**Description of the task:**
In the entries that follow, the first line to write out is the one containing "const bounds = new", and the last is the one containing "# while its". Reproduce that stretch exactly, with nothing before or after it.
— START OF Source data —
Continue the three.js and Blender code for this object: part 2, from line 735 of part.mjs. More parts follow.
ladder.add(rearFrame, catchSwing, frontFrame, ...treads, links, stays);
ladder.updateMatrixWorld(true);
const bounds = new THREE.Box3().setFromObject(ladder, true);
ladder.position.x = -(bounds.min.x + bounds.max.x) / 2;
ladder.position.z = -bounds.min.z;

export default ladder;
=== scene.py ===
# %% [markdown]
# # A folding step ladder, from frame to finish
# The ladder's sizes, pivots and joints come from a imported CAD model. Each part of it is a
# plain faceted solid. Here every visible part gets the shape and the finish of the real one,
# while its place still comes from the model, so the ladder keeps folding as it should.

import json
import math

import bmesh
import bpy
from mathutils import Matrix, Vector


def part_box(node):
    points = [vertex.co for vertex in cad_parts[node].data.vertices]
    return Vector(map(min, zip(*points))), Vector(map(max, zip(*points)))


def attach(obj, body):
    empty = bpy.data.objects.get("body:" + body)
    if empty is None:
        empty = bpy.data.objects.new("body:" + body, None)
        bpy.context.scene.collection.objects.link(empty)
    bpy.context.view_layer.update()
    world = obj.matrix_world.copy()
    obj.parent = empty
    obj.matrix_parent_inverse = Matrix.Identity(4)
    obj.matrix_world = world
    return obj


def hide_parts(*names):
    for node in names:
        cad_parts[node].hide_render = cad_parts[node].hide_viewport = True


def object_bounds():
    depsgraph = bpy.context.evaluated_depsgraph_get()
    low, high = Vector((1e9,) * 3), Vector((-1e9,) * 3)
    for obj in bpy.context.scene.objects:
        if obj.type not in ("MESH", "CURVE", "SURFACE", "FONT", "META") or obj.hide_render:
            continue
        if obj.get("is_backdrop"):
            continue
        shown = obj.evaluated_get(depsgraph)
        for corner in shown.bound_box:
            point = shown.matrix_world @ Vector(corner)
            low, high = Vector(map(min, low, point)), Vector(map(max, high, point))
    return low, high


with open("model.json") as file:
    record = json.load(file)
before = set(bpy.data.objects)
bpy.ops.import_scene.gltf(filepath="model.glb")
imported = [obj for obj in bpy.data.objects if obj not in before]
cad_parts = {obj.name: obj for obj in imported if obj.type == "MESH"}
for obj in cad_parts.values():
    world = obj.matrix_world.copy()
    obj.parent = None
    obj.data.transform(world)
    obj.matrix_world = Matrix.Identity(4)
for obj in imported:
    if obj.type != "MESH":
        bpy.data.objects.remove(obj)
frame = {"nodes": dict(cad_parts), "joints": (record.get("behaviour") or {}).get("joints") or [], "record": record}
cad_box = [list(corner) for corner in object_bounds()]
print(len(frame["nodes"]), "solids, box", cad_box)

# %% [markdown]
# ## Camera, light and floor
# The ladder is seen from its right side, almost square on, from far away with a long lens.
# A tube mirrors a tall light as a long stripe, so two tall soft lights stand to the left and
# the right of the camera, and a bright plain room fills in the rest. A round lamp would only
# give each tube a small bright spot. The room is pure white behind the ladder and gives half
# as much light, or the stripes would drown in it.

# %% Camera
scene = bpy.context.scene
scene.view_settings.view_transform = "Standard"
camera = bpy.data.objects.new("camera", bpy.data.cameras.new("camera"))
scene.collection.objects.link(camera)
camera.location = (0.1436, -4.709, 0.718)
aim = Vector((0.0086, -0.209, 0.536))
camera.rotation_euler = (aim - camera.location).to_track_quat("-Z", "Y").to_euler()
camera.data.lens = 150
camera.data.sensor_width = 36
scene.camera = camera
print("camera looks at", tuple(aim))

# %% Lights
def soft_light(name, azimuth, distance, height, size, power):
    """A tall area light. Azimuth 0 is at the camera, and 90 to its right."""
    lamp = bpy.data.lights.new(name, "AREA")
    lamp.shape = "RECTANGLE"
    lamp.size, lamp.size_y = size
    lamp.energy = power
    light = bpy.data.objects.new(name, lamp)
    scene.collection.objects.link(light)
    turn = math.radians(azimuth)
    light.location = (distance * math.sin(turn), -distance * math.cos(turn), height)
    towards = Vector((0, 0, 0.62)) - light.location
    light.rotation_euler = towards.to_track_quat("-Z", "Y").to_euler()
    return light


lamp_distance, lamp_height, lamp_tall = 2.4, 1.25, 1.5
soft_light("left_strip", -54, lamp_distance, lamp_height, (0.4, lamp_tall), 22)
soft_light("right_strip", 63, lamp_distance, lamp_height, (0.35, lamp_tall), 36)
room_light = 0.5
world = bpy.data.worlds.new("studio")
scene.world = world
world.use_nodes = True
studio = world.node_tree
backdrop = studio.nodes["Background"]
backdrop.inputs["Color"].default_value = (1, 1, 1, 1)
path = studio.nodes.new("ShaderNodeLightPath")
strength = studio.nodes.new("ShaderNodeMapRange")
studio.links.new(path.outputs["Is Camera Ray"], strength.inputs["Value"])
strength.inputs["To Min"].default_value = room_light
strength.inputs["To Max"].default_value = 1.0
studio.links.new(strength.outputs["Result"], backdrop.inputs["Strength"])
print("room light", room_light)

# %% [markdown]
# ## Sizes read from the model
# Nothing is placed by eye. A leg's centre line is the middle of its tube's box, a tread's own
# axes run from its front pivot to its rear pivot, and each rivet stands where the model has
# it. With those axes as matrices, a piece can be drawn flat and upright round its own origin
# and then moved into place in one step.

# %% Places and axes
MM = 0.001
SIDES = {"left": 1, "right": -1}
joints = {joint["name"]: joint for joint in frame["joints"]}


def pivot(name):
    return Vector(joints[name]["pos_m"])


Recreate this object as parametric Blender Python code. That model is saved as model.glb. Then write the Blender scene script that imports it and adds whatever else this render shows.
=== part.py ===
— END OF Source data —
**Correct output:**
const bounds = new THREE.Box3().setFromObject(ladder, true);
ladder.position.x = -(bounds.min.x + bounds.max.x) / 2;
ladder.position.z = -bounds.min.z;

export default ladder;
=== scene.py ===
# %% [markdown]
# # A folding step ladder, from frame to finish
# The ladder's sizes, pivots and joints come from a imported CAD model. Each part of it is a
# plain faceted solid. Here every visible part gets the shape and the finish of the real one,
# while its place still comes from the model, so the ladder keeps folding as it should.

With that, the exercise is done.